Alguna vez me dijeron que cuando estuviera mal pidiera ayuda, pero la verdad es que pocas cosas son tan difíciles cómo pedir ayuda cuando uno realmente está mal.

Si bien a muchas personas les funciona distraerse con planes cuando se sienten así, mi forma de transitar las cosas difíciles es quedándome en casa. Y aunque sé que eso a veces me hace sentir mejor, el necesitar mi espacio me significó otros desafíos como faltar a eventos, detener mi crecimiento laboral e incluso perder amigos. 

Obviamente hay días en que eso me duele tremendamente, pero también hay otros en los que sé que tenerme como prioridad me obliga a perdonarme por no haber estado para los demás cuando no podía ni estar conmigo misma. 

Me perdono porque estar bien con uno mismo es el primer paso para sanar. Me perdono porque en alguna cosa yo también necesito un lugar por el cual desbordar. Pero, principalmente, me perdono porque de esa forma me permito aceptar que a veces yo tampoco puedo con todo. Y creo que, en el fondo, ignorar eso es nuestro mayor obstáculo para salir adelante.

Tal vez esta forma de ver las cosas sea fruto de mi sensibilidad, pero la realidad es que en el último tiempo pude comprobar que como sociedad estamos lejísimos de saber hablar de salud mental. Y me incluyo.

Porque estamos lejos cuando pensamos que compartir un posteo ajeno durante el Día para la Prevención del Suicido es todo lo que podemos ofrecer. Estamos lejos cuando nos enojamos con ese amigo que se aleja porque no puede con su vida o porque está en un camino que no sabe que por dentro le hace mal. 

Estamos lejos cuando creemos que alguien está bien por lo que muestra en una red social. Estamos lejos cuando pensamos que los cambios en el aspecto físico son la única forma de detectar cuando alguien de nuestro entorno no está pasando bien. Estamos lejos cuando juzgamos, opinamos y señalamos. Y una vez más, me incluyo.

Pero la verdadera distancia está cuando asumimos que quien no pidió ayuda es porque no sabía donde encontrarla, porque a veces directamente uno ni siquiera puede admitirse a sí mismo que está mal. No quiere ponerlo en palabras, no quiere exteriorizarlo porque siente que de esa forma se hace todavía más real. A veces se juntan tantas cosas que sentimos que la única salida es encerrarnos. Y pedir ayuda no es fácil.

Por eso, cuando nos sentimos bien, la forma de hacer nuestra parte es tomar como punto de partida que tal vez hay algo que no estamos viendo desde nuestro lugar.

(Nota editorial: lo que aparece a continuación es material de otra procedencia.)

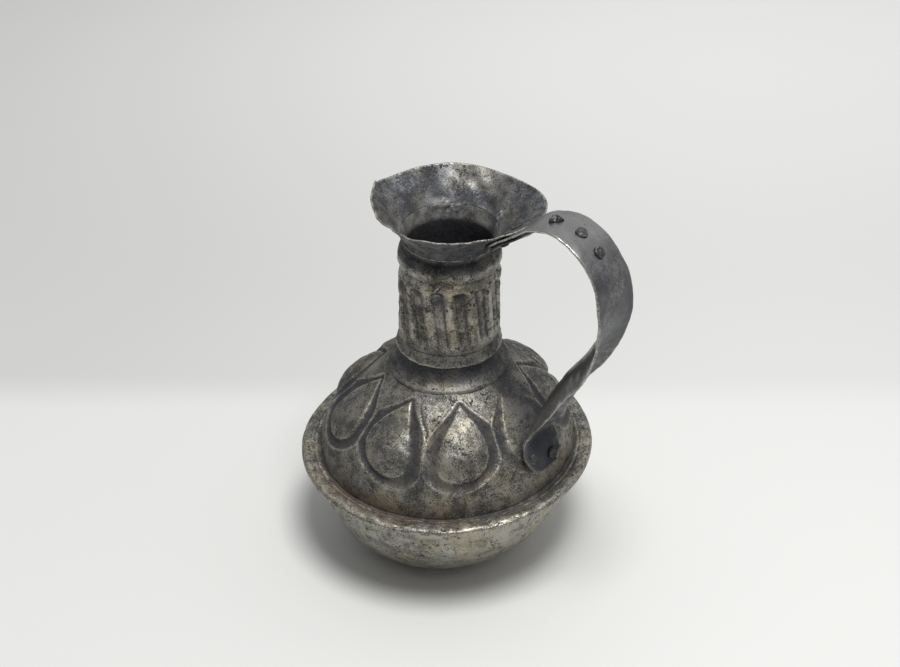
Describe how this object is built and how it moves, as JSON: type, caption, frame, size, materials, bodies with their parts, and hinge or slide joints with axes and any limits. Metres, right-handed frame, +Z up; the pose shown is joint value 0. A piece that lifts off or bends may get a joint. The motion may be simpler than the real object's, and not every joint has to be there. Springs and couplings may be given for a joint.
{
  "type": "copper jug",
  "caption": "Tinned copper jug with a round bowl, chased shoulder, brim, fluted neck, funnel mouth with a beak, and a riveted strap handle.",
  "frame": {"origin": "middle of the flat underside of the bowl", "axes": "+Z up, +X toward the handle, and the beak of the mouth is toward -X"},
  "size_m": [0.1743, 0.15, 0.2152],
  "materials": {
    "tinned_body": "worn tinned copper, darkened, with black pitting",
    "tinned_neck": "worn tinned copper, darkened in the flutes",
    "dark_strap": "dark worn tinned copper, smooth at the edges",
    "rivet_metal": "dark hammered rivet heads"
  },
  "bodies": {
    "root": {"lower_bowl": "tinned_body", "shoulder": "tinned_body", "neck_collar": "tinned_body", "neck_tube": "tinned_neck", "mouth_funnel": "tinned_neck", "handle_strap": "dark_strap", "handle_bracket": "dark_strap", "mouth_rivet_1": "rivet_metal", "mouth_rivet_2": "rivet_metal", "arch_rivet_1": "rivet_metal", "arch_rivet_2": "rivet_metal", "arch_rivet_3": "rivet_metal", "palm_rivet_1": "rivet_metal", "palm_rivet_2": "rivet_metal"}
  },
  "joints": []
}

Creo que es momento de obligarnos a ser más empáticos y, sobre todo, más atentos a lo que puedan sentir los demás. Revisemos cómo está ese amigo del que hace tiempo no sabemos nada, juntémonos a charlar más allá de las reuniones de grupos grandes, preguntemos cómo está aquel tema que afectaba a alguien de nuestro entorno. 

Escribamonos, veámonos, hagamos esa llamada. La forma da igual. 

Lo que creo que no puede seguir dándonos igual es saber que, en el fondo, todos estamos un poquito rotos y viendo cómo esconder esa parte de nosotros a los demás.